= Thomas R. Kratochwill =

American psychologist

Thomas Rudy Kratochwill (born July 18, 1946) is an American academic. He was professor of school psychology at the University of Wisconsin–Madison, where he directed the School Psychology program before retiring in 2016.

His research and publication work focuses on diagnosis, assessment, and treatment of child psychopathology, as well as the application of mediator-based treatments in schools for the prevention and treatment of childhood problems.

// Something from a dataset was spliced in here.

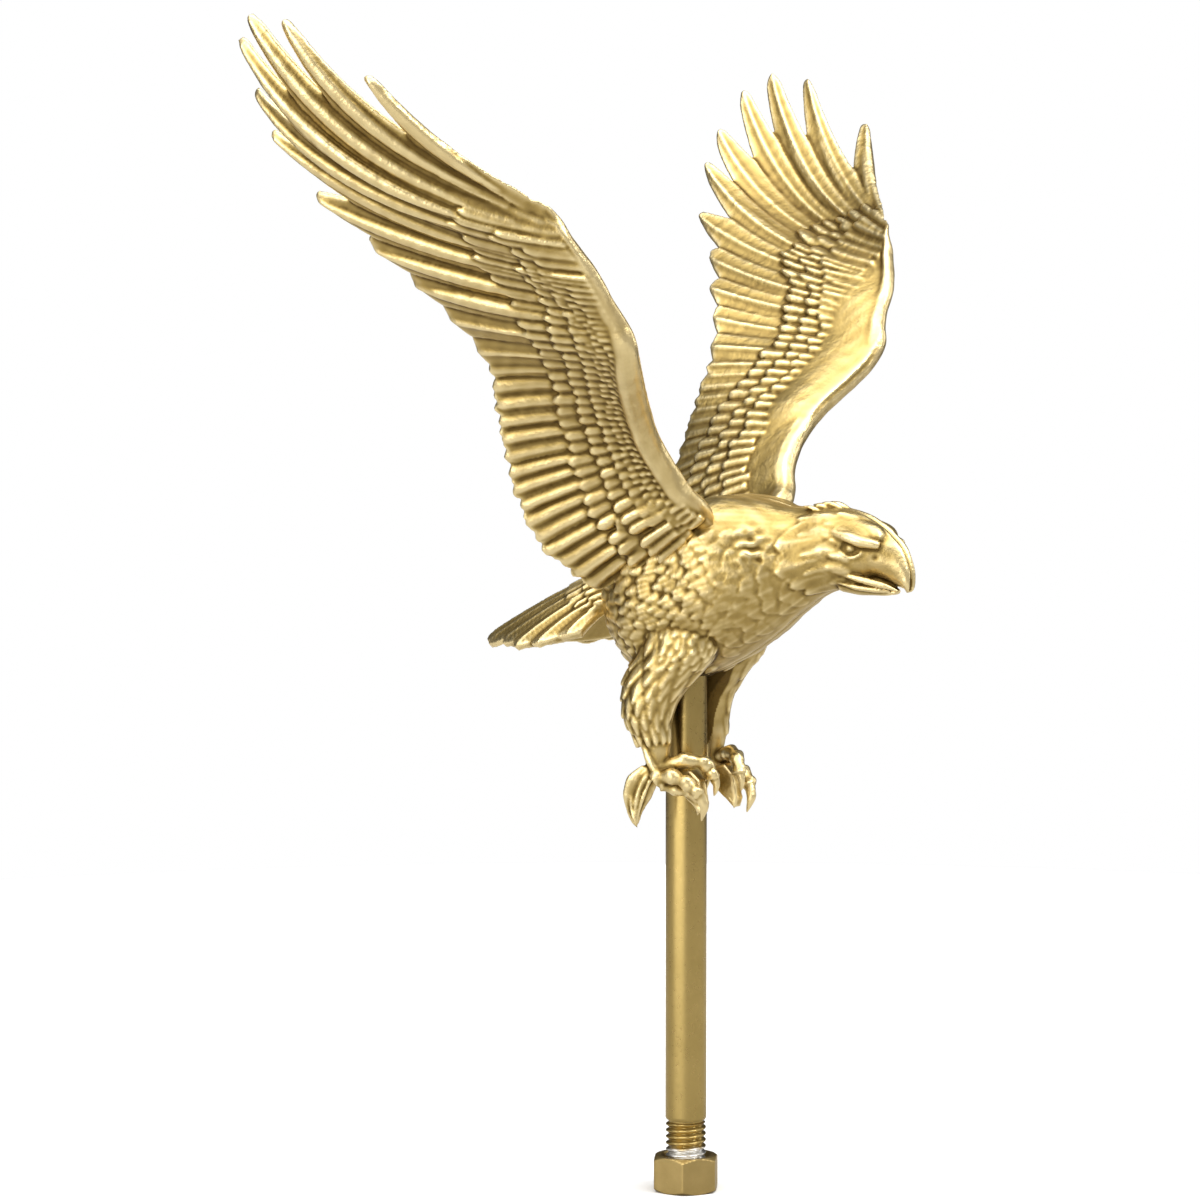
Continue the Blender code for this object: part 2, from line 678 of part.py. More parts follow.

He was founding editor of the APA journal School Psychology Quarterly from 1984 to 1992.
He is editor of Advances in School Psychology (annual research series), and associate editor of Behavior Therapy, Journal of Applied Behavior Analysis, and School Psychology Review.

==Education==
Kratochwill earned his PhD from the University of Wisconsin–Madison in 1973.

==Awards and honors==
Kratochwill's research has received recognition from national and state organizations, including the American Psychological Association's (APA) Award for Distinguished Contribution to Education and Training in Psychology in 2007.

In 1995 he received an award for Outstanding Contributions to the Advancement of Scientific Knowledge in Psychology from the Wisconsin Psychological Association and was awarded the Senior Scientist Award from APA Division 16.

He received the Distinguished Service Award from the School of Education at the University of Wisconsin–Madison and in 2005 received the Jack I. Bardon Distinguished Achievement Award from APA Division 16.

In 1977 he received the APA's Lightner Witner Award and in 1981 was awarded the Outstanding Research Contributions Award from the Arizona State Psychological Association.